Author Affiliations +
Abstract
For the purpose of representing the feature of the gray image, illumination normal of pixels in a two-dimensional gray image plane is proposed, which can reflect the high-frequency information of the gray image. In order to get an accurate dense disparity map based on the adaptive support weight (ASW) approach in RGB vector space, a matching algorithm is proposed that combines the illumination normal similarity, gradient similarity, color similarity, and Euclidean distance similarity to compute the corresponding support weights and dissimilarity measurements. After testing by the Middlebury stereo benchmark, the result of the proposed algorithm shows more accurate disparity than many state-of-the-art stereo matching algorithms.

1.

Introduction

Dense stereo matching is one of the most challenging problems in the field of computer vision. It is an important requirement for many applications, such as three-dimensional (3-D) reconstruction and virtual view synthesis. Generally, the purpose of stereo matching is to find the corresponding pixels between the stereo image pairs captured by two or more cameras in the same scene, and get the disparity map composed by the coordinate difference of corresponding pixels in the stereo image pair.

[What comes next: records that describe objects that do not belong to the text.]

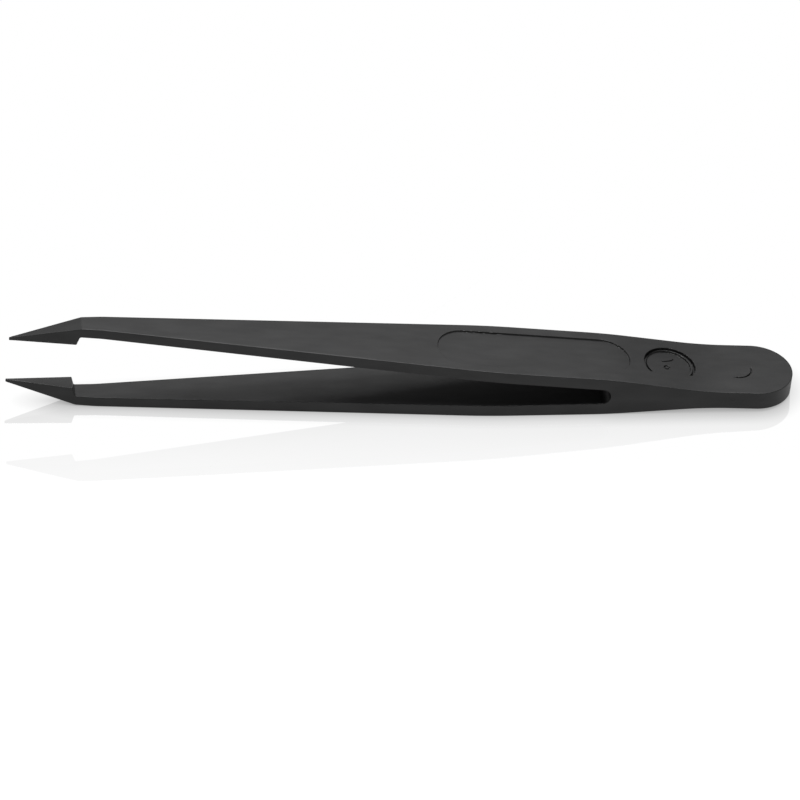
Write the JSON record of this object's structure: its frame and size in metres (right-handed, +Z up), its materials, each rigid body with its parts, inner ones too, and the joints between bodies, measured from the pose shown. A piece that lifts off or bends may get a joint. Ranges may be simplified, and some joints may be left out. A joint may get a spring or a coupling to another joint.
{
  "type": "precision tweezers",
  "caption": "One-piece moulded plastic tweezers: sprung flat arms joined at a rounded heel, tapering to stepped, pointed tips for gripping small parts.",
  "frame": {"origin": "middle of the flat outer face of the lower arm, on the bench that it lies on", "axes": "+X from the tips to the heel, +Y across the tweezers, +Z up from the bench"},
  "size_m": [0.1152, 0.0116, 0.0142],
  "materials": {
    "moulding": "matte charcoal-black carbon-fibre-filled plastic with a very fine moulded texture"
  },
  "bodies": {
    "heel": {"heel": "moulding", "upper_spring_root": "moulding", "lower_spring_root": "moulding"},
    "upper_arm": {"upper_spring_front": "moulding", "upper_shank": "moulding", "upper_tip": "moulding"},
    "lower_arm": {"lower_spring_front": "moulding", "lower_shank": "moulding", "lower_tip": "moulding"}
  },
  "joints": [
    {"name": "upper_arm_close", "type": "hinge", "parent": "heel", "child": "upper_arm", "pos_m": [0.02739, 0, 0.00689], "axis": [0, -1, 0], "range_deg": [0, 2.83], "stiffness_Nm_per_rad": 0.4},
    {"name": "lower_arm_close", "type": "hinge", "parent": "heel", "child": "lower_arm", "pos_m": [0.02708, 0, 0.00093], "axis": [0, 1, 0], "range_deg": [0, 2.83], "stiffness_Nm_per_rad": 0.4}
  ]
}
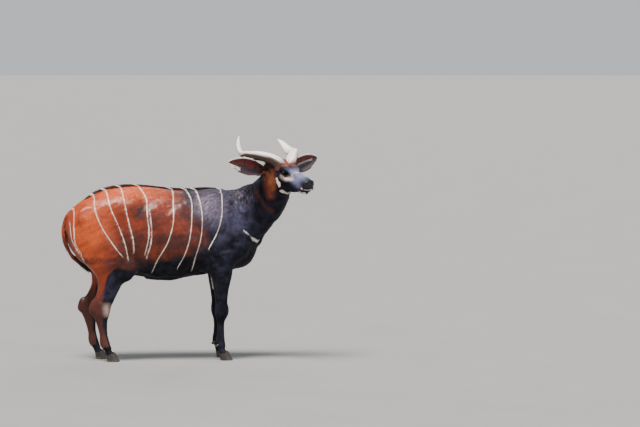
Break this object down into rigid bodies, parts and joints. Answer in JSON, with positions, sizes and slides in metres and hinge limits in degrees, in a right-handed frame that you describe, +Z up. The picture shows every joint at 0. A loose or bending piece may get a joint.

There are plenty of algorithms available to solve the dense stereo problem, the choice of which depends on whether you want to get the area-based solution by a global method or local method. Stereo matching algorithms can be classified as either global or local. The typical global algorithms, such as graph cuts,1 belief propagation,2,3 and dynamic programming,4,5 can generate a dense disparity map precisely based on global energy function and suitable constraints. However, graph cuts and belief propagation usually consume a great deal of time and memory, and dynamic programming needs specific constraints at different times. Local matching algorithms are known for their simplicity and efficiency, and they also can achieve disparity more accurately. The basic idea of local matching is to estimate the disparity of a pixel in the target image by correlating a support window around the pixel with a similar support window in the reference image. One of the typical local matching algorithms is adaptive support weight (ASW), proposed by Yoon.6 The method in Ref. 6 adopts the fixed-size square windows and allocates a support weight to each pixel in the window according to pixel color and position similarities. The disparity map generated by Ref. 6 can get perfect effects similar to that obtained by global algorithms. The gradient information can indicate the variation between neighboring pixels and the structure of the information,7 as well as decreasing the noise presented in the disparity map more. The method that uses the gradient similarity and local ASW to compute the disparity is proposed.8 Considering that the information will be lost when converting the stereo images from RGB vector space to the CIELab color space, the ASW approach in RGB vector space is proposed.9 The gradient similarity is used to compute the support weight in Ref. 9. However, the difficulties in stereo matching are still at the boundaries of objects and fine texture area, which can be reflected by the high-frequency information. In this paper, we propose to utilize the illumination normal similarity of the two-dimensional (2-D) gray image to compute the support weight based on the ASW in RGB vector space. The experimental results prove that the proposed method can improve the accuracy of the disparity map.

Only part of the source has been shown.